Но если для Раскольникова путь к воскрешению не закрыт, то Свидригайлову он представляется невозможным или связанным с такими терзаниями, что предпочтительнее самоубийство. Его изначальное нечувствие к греху не должно никого обманывать: просто ему потребно гораздо большее время, чем многим прочим, для обретения ведения о неизбежности душевной муки. И он чрезмерно погряз в безверии, слишком пребывает во власти бесовской, чтобы надеяться на какой-либо иной исход, кроме добровольной смерти.
Да, возможный для Свидригайлова путь ко спасению был бы несопоставимо мучительнее, чем у Раскольникова. Но без опоры на веру совершить такое невозможно. А вера-то им была утрачена полностью — что и подтвердило его самоубийство.
Достоевский ставит проблему конфликта человека (в человеке) со злом, в котором лежит мир. И исследует все возможные попытки разрешения и преодоления этой коллизии, истинные и ложные.
Истина — в Соне. Раскольников предлагает ей хотя бы чисто умозрительно решить проблему мирового зла (в частном, разумеется, проявлении) посредством волевого действия:
"Представьте себе, Соня, что вы знали бы все намерения Лужина заранее, знали бы (то есть наверно), что через них погибла бы совсем Катерина Ивановна, да и дети; вы тоже, в придачу (так как вы себя ни за что считаете, так в придачу). Полечка также… потому ей та же дорога. Ну-с; так вот: если бы вдруг всё это теперь на ваше решение отдали: тому или тем жить на свете, то есть Лужину ли жить и делать мерзости, или умирать Катерине Ивановне? То как бы вы решили: кому из них умереть? Я вас спрашиваю".
Вопрос жестокий, при всей его спекулятивности. Раскольников провоцирует Соню признать хотя бы отчасти справедливость его убийства несомненно вредной старушонки. И признать справедливость такого способа борьбы со злом. Он побуждает её к молитве "да будет воля моя". Хотя бы в мечтаниях, но — моя.

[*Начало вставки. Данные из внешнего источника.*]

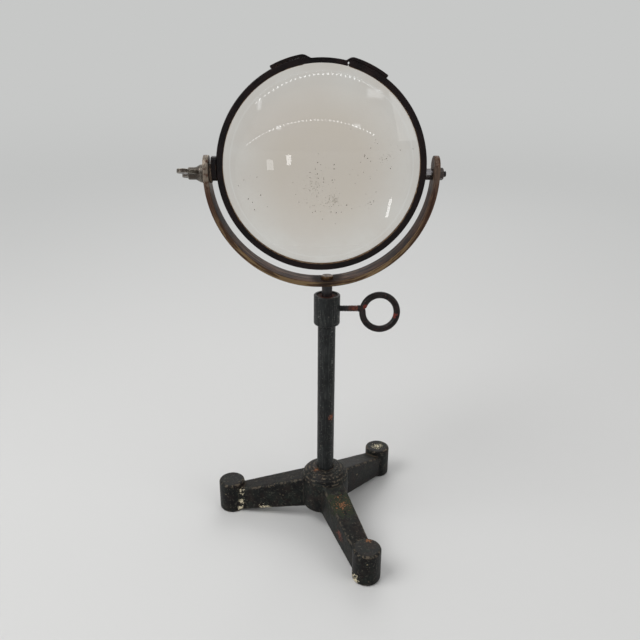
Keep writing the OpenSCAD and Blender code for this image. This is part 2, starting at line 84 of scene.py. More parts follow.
EYE_Z = 152 * MM
EYE_TURN = radians(-10)
EYE_SHANK_R = 2 * MM
EYE_WIRE_R = 2.05 * MM
EYE_LOOP_R = 10.55 * MM
EYE_SAG = 2.3 * MM
EYE_CENTRE_X = 32.35 * MM

STRIP_W = 14.5 * MM
STRIP_T = 3 * MM
STRIP_EDGE = 0.45 * MM
BOW_R = 62.2 * MM
BOW_FLAT = 1.8 * MM
ARM_UP = 10.2 * MM
PIVOT = mm(-3.8, 0, 233.35)

STUD_BODY_TO = 62.95 * MM
RIVET_OUT = 7.5 * MM

BAND_R = 59 * MM
BAND_W = 7 * MM
BAND_T = 1.5 * MM
LIP_R = 55.5 * MM
LIP_T = 1 * MM
RING_RISE = 3.1 * MM
RING = PIVOT + Vector((0, 0, RING_RISE))
# Directions round the ring, in degrees
GAP_FROM = 75.6
GAP_TO = 99.6
SLIT = 0.49
END_GAP = 0.02
PAD_RIGHT = 54.4
PAD_LEFT = 117.6
PAD_NOSE = 2.4
# The closing bridge and its slit, measured from the ring's middle
BAR_R = 58.2 * MM
SLIT_TOP_R = 57.8 * MM
SLIT_HOLE_R = 0.65 * MM
PAD_R = 60.7 * MM

GLASS_R = 56.3 * MM
GLASS_EDGE = 3 * MM
GLASS_FACE_R = 200 * MM


# ------------------------------------------------------ working with nodes
def put(tree, kind, sockets=None, **options):
    """Adds a node; sockets gives its inputs a value or another node's output."""
    made = tree.nodes.new(kind)
    for option, value in options.items():
        setattr(made, option, value)
    for name, value in (sockets or {}).items():
        if isinstance(value, bpy.types.NodeSocket):
            tree.links.new(value, made.inputs[name])
        else:
            made.inputs[name].default_value = value
    return made


def got(tree, kind, sockets=None, **options):
    """Adds a node and gives back its first output."""
    made = put(tree, kind, sockets, **options)
    return made.outputs[0]


def reckon(operation, *values, clamp=False):
    """One sum on numbers: a Math node in the tree that they come from."""
    tree = next(value.id_data for value in values if isinstance(value, bpy.types.NodeSocket))
    return got(tree, "ShaderNodeMath", dict(enumerate(values)), operation=operation, use_clamp=clamp)


times = partial(reckon, "MULTIPLY")
plus = partial(reckon, "ADD")
minus = partial(reckon, "SUBTRACT")
over = partial(reckon, "DIVIDE")
times_plus = partial(reckon, "MULTIPLY_ADD")


def vector(operation, first, second=None):
    """One sum on vectors: another vector, or a number where the sum gives one."""
    sockets = {0: first}
    if second is not None:
        sockets["Scale" if operation == "SCALE" else 1] = second
    made = put(first.id_data, "ShaderNodeVectorMath", sockets, operation=operation).outputs
    return made["Value" if operation in ("DISTANCE", "LENGTH", "DOT_PRODUCT") else 0]


def open_group(name, kind, inputs, outputs):
    """A new node group with named sockets, its inside input and its output node."""
    tree = bpy.data.node_groups.new(name, kind)
    for side, rows in (("INPUT", inputs), ("OUTPUT", outputs)):
        for label, socket, value in rows:
            made = tree.interface.new_socket(label, in_out=side, socket_type="NodeSocket" + socket)
            if value is not None:
                made.default_value = value
    return tree, tree.nodes.new("NodeGroupInput").outputs, tree.nodes.new("NodeGroupOutput")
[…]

Соня отвечает "с отвращением", и то, что только и может она ответить из чистоты своей веры: "Да ведь я Божиего Промысла знать не могу… И к чему вы спрашиваете, чего нельзя спрашивать? К чему такие пустые вопросы? Как может случиться, чтоб это от моего решения зависело? И кто меня тут судьёй поставил: кому жить, кому не жить?". Соня знает только молитву: "Да будет воля Твоя".
Вопрос о мировом зле не может быть решён в отрыве от признания промыслительного действия в мире Божией воли. А поскольку Промысл действует всегда только во благо, но не во благо мирское, а во благо спасения, то и зло должно быть оценено не с позиции житейского благополучия, комфорта, прогресса и пр., но в пространстве движения человека ко спасению при благодатной помощи Промысла. Зло есть то, что отвращает от спасения. Добро — что содействует спасению. Промысл Божий — абсолютное добро. Бесовские деяния — абсолютное зло. Но Промысл может осуществляться через скорби и лишения. Бес может соблазнить сокровищами. Человек же, мирским своим разумением, может воспринимать бесовское благополучие как добро. Скорби и страдания — как зло. То есть всё вывернуть наизнанку. И бороться с добром, в котором увидит зло для себя. И потворствовать злу, воспринимаемому как благо.